With a Corruption Perceptions Index (CPI) of 39/100 in 2025 (ranking 91st out of 182 countries and a decline of 3 points from 2024), Albania remains significantly below the EU average (64/100) and in the lower half of the Western Balkans (WB6).
Medium-term projections (2025–2030) show that if corruption levels remain unchanged, Albania could lose €2.8–4.8 billion in cumulative output. In an optimistic scenario with a 25–30% reduction in corruption (CPI rising to 52–55), the country could gain an additional €4–7 billion in cumulative GDP by 2030, with real growth increasing to 4.3–4.7% and an extra €200–300 million in output already in 2025.
Policy Implications
Corruption is not merely an ethical or legal issue — it functions as a hidden, regressive tax that distorts resource allocation, undermines public service delivery, fuels emigration of skilled youth, and erodes institutional legitimacy.

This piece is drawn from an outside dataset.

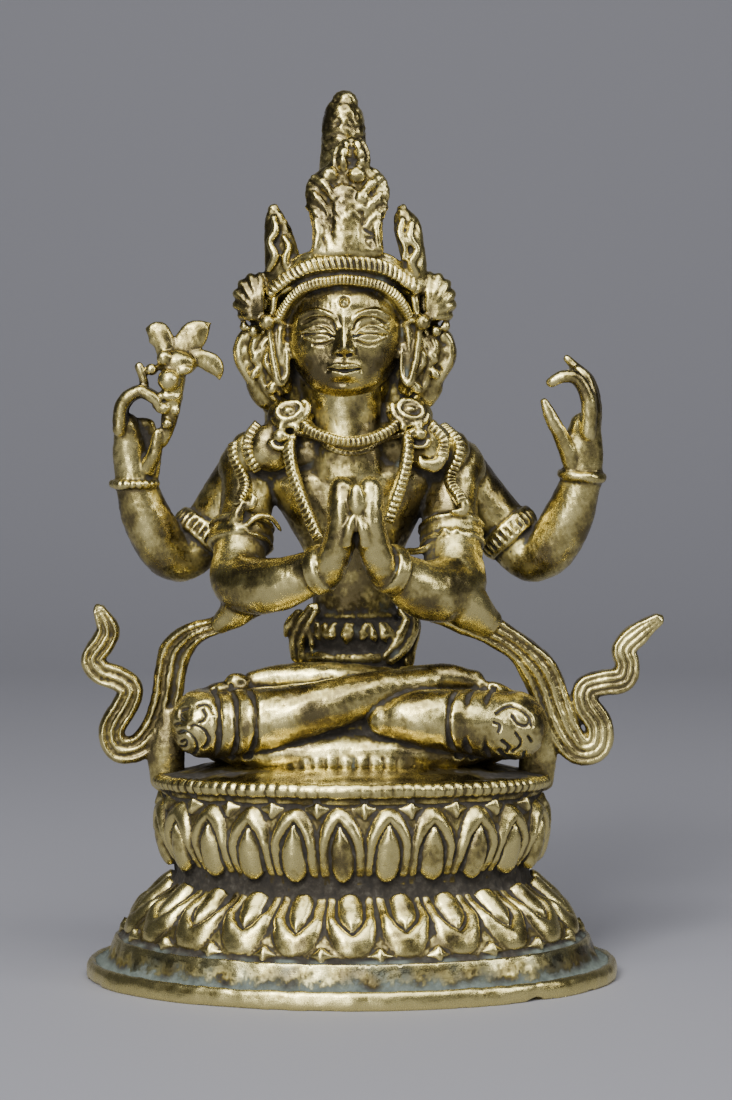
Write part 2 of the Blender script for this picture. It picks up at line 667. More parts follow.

Reducing corruption is therefore one of the highest-return investments Albania can make toward sustainable growth and successful EU integration.
This report provides concrete, evidence-based recommendations grouped by priority: strengthening anti-corruption institutions (particularly SPAK), full digitalization of public procurement, enhanced fiscal transparency, and ambitious medium-term targets to raise the CPI to 50–55 by 2030.
The findings underscore a clear message: decisive action against corruption is not only a European requirement but a strategic economic imperative for Albania’s future.